A experiência a deixou com a impressão de que falta união na comunidade. “A minha história é a mesma de muitos outros. O bullying vem dos próprios conterrâneos. São brasileiros contra brasileiros. Enquanto existir essa mentalidade teremos este tipo de atitude. Infelizmente a comunidade se nega a ser unida”, desabafou.

 

Perseguição do chefe

 

O início da vida no Japão também foi duro para Vanessa Saruhashi, de 42 anos. Ela veio por uma agência em 2018, para atuar em uma fábrica de componentes eletrônicos em Fukui, com uma proposta que parecia muito vantajosa.

 

“A empreiteira pagaria os trâmites do visto e daria um prêmio de ¥300 mil para quem ficasse no mínimo 6 meses. Tinha um kit de boas-vindas com utensílios domésticos e alguns mantimentos”, relatou.

 

A vaga também não exigia conhecimento no idioma japonês e quando chegou na fábrica, Vanessa foi para um setor em que passava por todas as etapas de produção, antes de definir o local onde ficaria na linha.

 

“Quando fui para a máquina, vi que tudo estava escrito em japonês e tive muitas dificuldades. O meu líder pediu para eu ir à uma sala e escrever quais eram os meus pontos fracos. Parecia que eu estava na pré-escola”, contou.

 

Depois desse episódio, Vanessa conta que passou a sofrer perseguição do chefe. “Ele dizia que as minhas peças eram feias e que eu estava demorando demais para passar para a próxima etapa. Chegou um momento em que eu chorava todas os dias”, lembrou.

 

A brasileira descobriu que não era a única. Ouviu dos colegas que o chefe costumava amedrontar os operários quando não gostava da pessoa.

 

“Aguentei por um tempo e depois disse a ele que eu não sabia o idioma e que não havia sido solicitado um teste ou a necessidade de ler, escrever ou entender japonês para o trabalho.
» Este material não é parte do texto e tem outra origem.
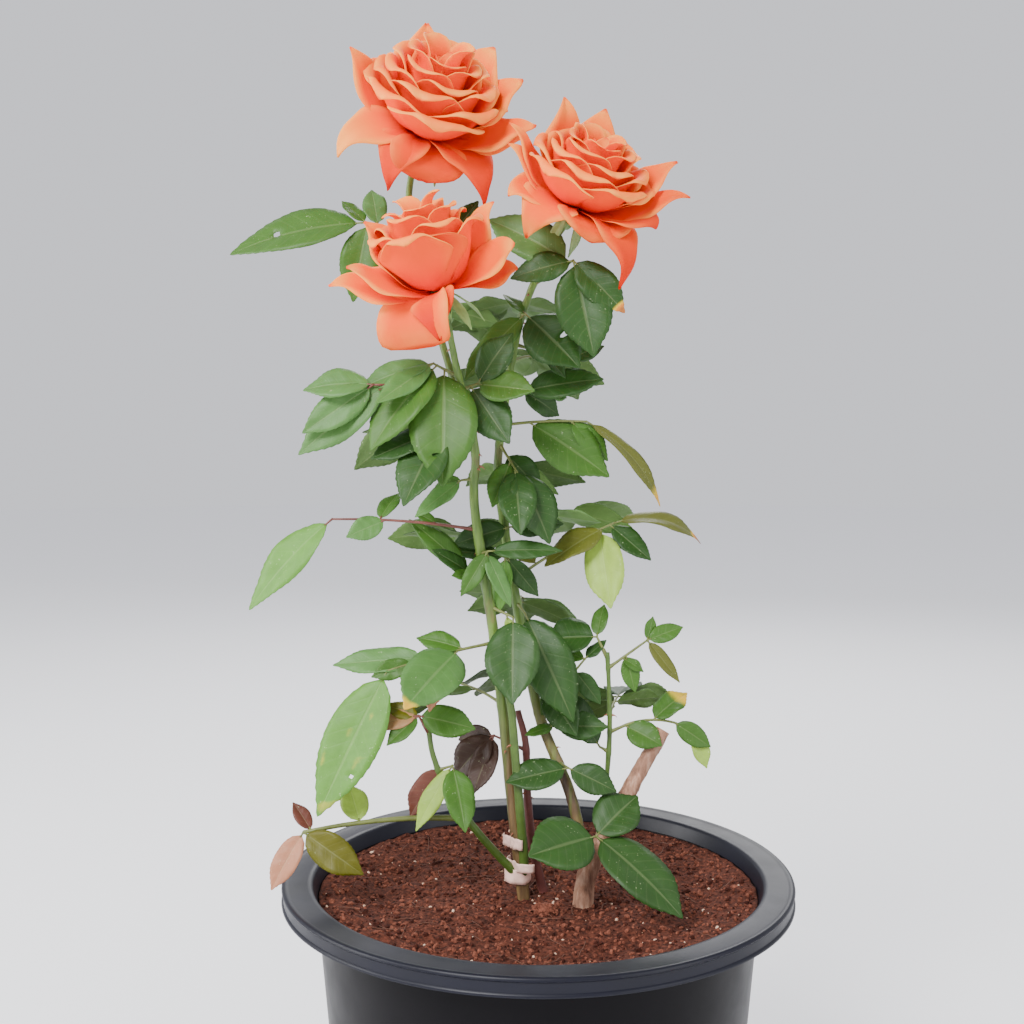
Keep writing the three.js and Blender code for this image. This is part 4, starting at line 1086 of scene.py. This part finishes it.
hipPart = newPart()
for name, bloom in blooms.items():
    turn, base, axis = bloomFrame(bloom)
    part = newPart()
    random = seeded(bloom["seed"] * 31)
    whorl = whorlPetals(bloom)
    for k, petal in enumerate(whorl):
        t = k / (len(whorl) - 1)
        grid = petalGrid(petal, 30 + 95 * t, 0.8 + 1.2 * t, random)
        # painted highlight: the heart's cast makes the inner petals paler, partly as their own paler colour
        addGrid(part, grid @ turn + base, random(0.25, 0.75), bloom["heart"] * (1 - t))
    for *petal, cast in bloom["outer"]:
        grid = petalGrid(petal, 35, 2.2, random)
        # painted shade: the cast reddens an outer petal towards its tip, and a cast below nought paints it
        # paler as a highlight
        casts = np.zeros(grid.shape[:2]) + np.linspace(0, 1, len(grid))[:, None] * cast
        addGrid(part, grid @ turn + base, random(0.2, 0.6), casts)
    petals = finishPart("petals_" + name, part, [petalFace, petalBack])
    addWall(petals, "petal", 0)
    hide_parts(name)
    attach(petals, "root")

    # hip, neck and folded-back sepals below the petals
    tip = Vector(base)
    cane = canes[bloom["cane"]]
    end = onCurve(cane["line"], 1)
    before = onCurve(cane["line"], 0.97)
    along = (end - before).normalized()
    neck = [before, end, end + along * 1.5] + [tip + axis * z for z in (-9, -6, -3, 0, 3)]
    addTube(hipPart, neck, [cane["tip"] * 0.95, cane["tip"], cane["tip"], 2.2, 4.2, 5.0, 5.6, 4.0], 14)
    for i in range(5):
        d, face, out = (Vector(np.array(heading(i * 72 + 20, rise)) @ turn)
                        for rise in (bloom["sepals"], 52, 0))
        root = tip + out * 4.4 - axis * 0.5
        addGrid(hipPart, bladeGrid(root, d, face, 22, 0.24, 30, random, 7), 0.5, 0, 1)
hipPiece = finishPart("hips", hipPart, [hipSkin, hipSkin])
addWall(hipPiece, "sepal", 0)

for one in (potPiece, soilPiece, crumbs, greenCanes, oldCane, tape, leafPiece, stalkPiece, hipPiece):
    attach(one, "root")

# floor, light and camera
print("studio")
floorRadius = 6000
floorShape = bmesh.new()
bmesh.ops.create_circle(floorShape, cap_ends=True, segments=96, radius=floorRadius)
floorLook = newMaterial("pale floor", Roughness=0.9, Base_Color=linear(250, 250, 252))
floor = meshFrom("floor", floorShape, [floorLook])
floor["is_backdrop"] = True


# name, place and target in metres, size and power
def areaLight(name, spot, target, size, power):
    light = bpy.data.lights.new(name, "AREA")
    light.shape = "DISK"
    light.size, light.energy = size, power
    made = placed(name, light)
    made.location = spot
    made.rotation_euler = (Vector(target) - Vector(spot)).to_track_quat("-Z", "Y").to_euler()
    made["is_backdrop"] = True


areaLight("key", (-0.9, -1.5, 1.7), (0, 0, 0.35), 0.9, 70)
areaLight("fill", (1.5, -1.1, 0.9), (0, 0, 0.35), 1.4, 16)
areaLight("back", (0.3, 1.6, 1.5), (0, 0, 0.4), 1.2, 22)
areaLight("window", (-1.8, -0.2, 0.9), (0, 0, 0.3), 1.1, 30)
world = bpy.data.worlds.new("studio")
world.use_nodes = True
background = world.node_tree.nodes["Background"].inputs
background["Color"].default_value = (0.93, 0.94, 1.0, 1)
background["Strength"].default_value = 0.95
scene.world = world

# the photo's camera, worked out from the ellipse of the pot's rim: place in metres, and its tilt
view = {"lens": 45.7, "place": (-0.01293, -0.64424, 0.43296), "down": 4.081}
camera = bpy.data.cameras.new("camera")
camera.sensor_width, camera.lens, camera.clip_start = 36, view["lens"], 0.01
seen = placed("camera", camera)
seen.location = view["place"]
seen.rotation_euler = (math.radians(90 - view["down"]), 0, 0)
scene.camera = seen

low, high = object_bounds()
for title, a, b in (("cad", cadLow, cadHigh), ("dressed", low, high)):
    print(title, [round((q - p) / mm) for p, q in zip(a, b)])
Ele me levou ao chefe japonês e disse que tinha uma situação para resolver. Naquele dia, eu pedi demissão”.

 

Ela acabou tendo problemas em outros serviços depois desta fábrica. Um deles foi por ter sido demitida depois de ficar internada alguns dias com uma crise de bronquite asmástica. No fim das contas, Vanessa acabou decidindo voltar ao Brasil quando ficou grávida e já está há um ano em São Paulo com a família.

 

Bullying e abuso sexual

 

Laura (nome fictício) veio ao Japão aos 19 anos em 2016, para trabalhar em uma fábrica de faróis de carro em Shizuoka. A primeira experiência de trabalho no país dos antepassados foi traumática, com perseguição de uma colega e até um episódio de abuso sexual.

 

“Eu era uma das mais novas da fábrica e muitas pessoas me olhavam torto. Quando eu dizia que estava cansada, eles diziam que eu não podia, porque eu era nova. Tinha uma japonesa e um senhor brasileiro na linha. Não demorou muito e a japonesa começou a pegar no meu pé”, contou.

 

Logo no início, Laura lembra de um episódio marcante, provocado pela colega. “Era verão e só tinha um tubo de ar gelado e a japonesa virava para ela. Uma vez ela ligou para a mulher da empreiteira e disse que a linha estava fedendo. A mulher me ligou no meio do serviço para perguntar se eu sabia comprar um desodorante. Foi ridículo”, lembra.

 

Foram vários episódios pequenos de atrito com a japonesa e no meio dos conflitos, o colega brasileiro acabou se tornando um amigo. Até que passou dos limites.

 

“A gente trabalhava no turno da noite e saíamos às 3h da madrugada todos os dias. Ele era bonzinho comigo e não tive problemas no começo. A gente sempre passava na loja de conveniência e conversava um pouco antes de ir embora”, contou.

 

Em uma madrugada, o colega disse que passaria café em casa e convidou Laura para visitar. Ela foi sem pensar que ele poderia estar com segundas intenções. Quando estavam sozinhos no apartamento, Laura conta que o homem tentou agarrá-la e não queria deixar que fosse embora.

 

“Eu não sei se dei muita liberdade ou se ele entendeu errado. Eu fui ingênua, era muito nova e não tinha maldade. Foi uma experiência tão traumática que eu não cheguei nem a acionar a polícia, faltei o serviço por três dias e acabei desabafando com o meu pai”.

 

Por fim, a brasileira não conseguiu afastar o homem do serviço e foi embora da fábrica. “Faltava uns dois meses para terminar de pagar a passagem. Eu terminei e no dia seguinte o meu pai me buscou e eu fui embora”, diz.